I apologize for the delay in
posts. I have two reasons for
it. One, I’ve been trying to get
through the series of my tenth favorite show for my favorite TV episodes list
(I’m halfway through season three, and I know season five doesn’t need
re-viewing, so I should be back to that series by the weekend). The second, I had a really awful
past few days, and while I’m not going to talk about it (don’t you hate when people
have “I don’t want to talk about it” Facebook posts and yet they put them out
in public view for everyone to see-me too, but I’m apparently going to be a
hypocrite here), but suffice it to say I decided to take some alone time to eat
cookie dough, cry at romantic movies, and read On Chesil Beach on a beach (if you’ve never read that book stop
reading this blog, load it on your Kindle, and come back and share your
thoughts).
However, since I’m in this mood, I
thought I’d at least make some lemonade out of the situation and talk about a
subject that we’re all accustomed to: what makes you cry, particularly in books
and movies. I have said for years,
and stand behind this situation, that we all cry at the movies. Everyone
has a movie that they cry at.
I can count on one hand the number of times I have seen my father cry (I
could actually count it on one finger), but the ending of Mr. Holland’s Opus would be what did it. My grandfather was a World War II veteran and a farmer his
entire life. A man of few words,
and certainly none of them sentimental, but when Tom Hanks and crew came back
to earth in Apollo 13, I remember
looking to my left and seeing him get misty-eyed. Everyone has that trigger movie.

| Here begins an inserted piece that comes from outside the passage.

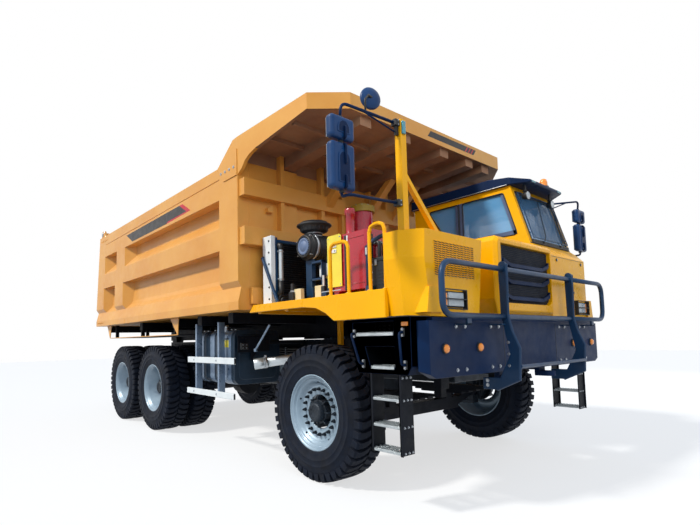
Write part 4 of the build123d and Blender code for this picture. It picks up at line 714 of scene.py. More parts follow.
    def repaint(self, finish: Finish, test: Callable[[Vector, Vector], bool]) -> "Shape":
        """Give the faces that pass a test another finish.

        Args:
            finish: The other finish.
            test: Takes a face's middle and its normal, and says whether it changes.

        Returns:
            This shape.
        """
        before = self.slot
        self.use(finish)
        for face in self.bm.faces:
            if test(face.calc_center_median(), face.normal):
                face.material_index = self.slot
        self.slot = before
        return self

    def both_sides(self) -> "Shape":
        """Mirror everything so far across the middle of the truck.

        Returns:
            This shape.
        """
        copy = self.bm.copy()
        bmesh.ops.scale(copy, vec=(-1, 1, 1), verts=copy.verts)
        bmesh.ops.reverse_faces(copy, faces=copy.faces)
        mesh = bpy.data.meshes.new("half")
        copy.to_mesh(mesh)
        copy.free()
        self.bm.from_mesh(mesh)
        bpy.data.meshes.remove(mesh)
        return self

    def turned(self, side: Side) -> "Shape":
        """Mirror a shape that was drawn for the left side, if it is for the right.

        Args:
            side: Side that the shape is for.

        Returns:
            This shape.
        """
        if side is Side.RIGHT:
            bmesh.ops.scale(self.bm, vec=(-1, 1, 1), verts=self.bm.verts)
            bmesh.ops.reverse_faces(self.bm, faces=self.bm.faces)
        return self

    def place(self, name: str, body: str, slot: str | None = None,
              replaces: Sequence[str] = ()) -> bpy.types.Object:
        """Finish the piece and hang it on its body.

        Args:
            name: Name of the piece.
            body: CAD body that it moves with.
            slot: Material slot of the record, if any; not used.
            replaces: CAD nodes that it stands for.

        Returns:
            The finished object.
        """
        mesh = bpy.data.meshes.new(name)
        self.bm.to_mesh(mesh)
        self.bm.free()
        for finish in self.finishes:
            mesh.materials.append(finish.material())
        piece = bpy.data.objects.new(name, mesh)
        bpy.context.scene.collection.objects.link(piece)
        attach(piece, body)
        if replaces:
            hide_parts(*replaces)
        LOG.info("%s on %s", name, body)
        return piece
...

The question is-what does it take for
you? For me, I’m a sucker for
different things depending on the medium.
With something like television, for example, because I’ve been with
these characters for eons, I cry at the drop of a hat if one of them has
something tragic happen to them. I
remember that I literally started sobbing in the opening scenes of Lost Season 6, and the finale I
literally finished off a box of Kleenex (this is not an exaggeration-I had to
go into the other room and grab another box).
Film is a slightly different matter,
and it’s worth noting, not always consistent. There are only a few films that I always cry at: The English Patient (the scene with the
thimble), The Return of the King (Frodo
carrying Sam), and Casablanca (Le
Marseillaise) all spring to mind, but it’s very much based on my mood with some
other films. I have famously cried
at Sunset Boulevard, and there’s not
really a crying scene in that movie.
The thing about a movie is not only is it the mood, but I tend not to
cry the first time I see a film, which is different from most people. Once I become more familiar with a
movie, the more I find myself crying.
Life is Beautiful I used to
see 3-4 times a year (I haven’t seen it in a couple of years now, so I don’t
know how it would hold up), but each time I watched it I would start crying
earlier and earlier in the movie, to the point where I once started crying out
of a knee-jerk reaction during the opening credits. And yet the first time I saw it I don’t know that I cried
outside of the Offenbach scene.
Finally, there’s literature, which I
tend to cry at the least, but when I do cry, it’s probably the heaviest. I read the seventh Harry Potter book under a sleep-deprived state, but I don’t think
it mattered. When the first death
happened on the broomsticks, I was a basket case, and I had some 600-odd pages
to go. On Chesil Beach is a book I’ve read at least a dozen times, and the
ending of it I have probably read in the dozens of dozens times, and yet it
always gets to me. (Spoiler Alert) When Edward slowly
realizes that not only could he have lived with Florence, but that moment
on the beach would forever alter his life in a way that he couldn’t possibly
have comprehended until he was much older-it’s absolutely devastating
writing. What makes crying over a
book so much different than a movie or a television show is that it all happens
in your mind, and so when you cross that threshold into tears, it’s with
characters that you’ve created in your head. Every time I read this book I feel punched in the gut and
hope for a different ending, much like Edward must have felt when he recalled
Florence countless times through the rest of his life. This is easily one of my
favorite books of all time, and again, I insist that you read it.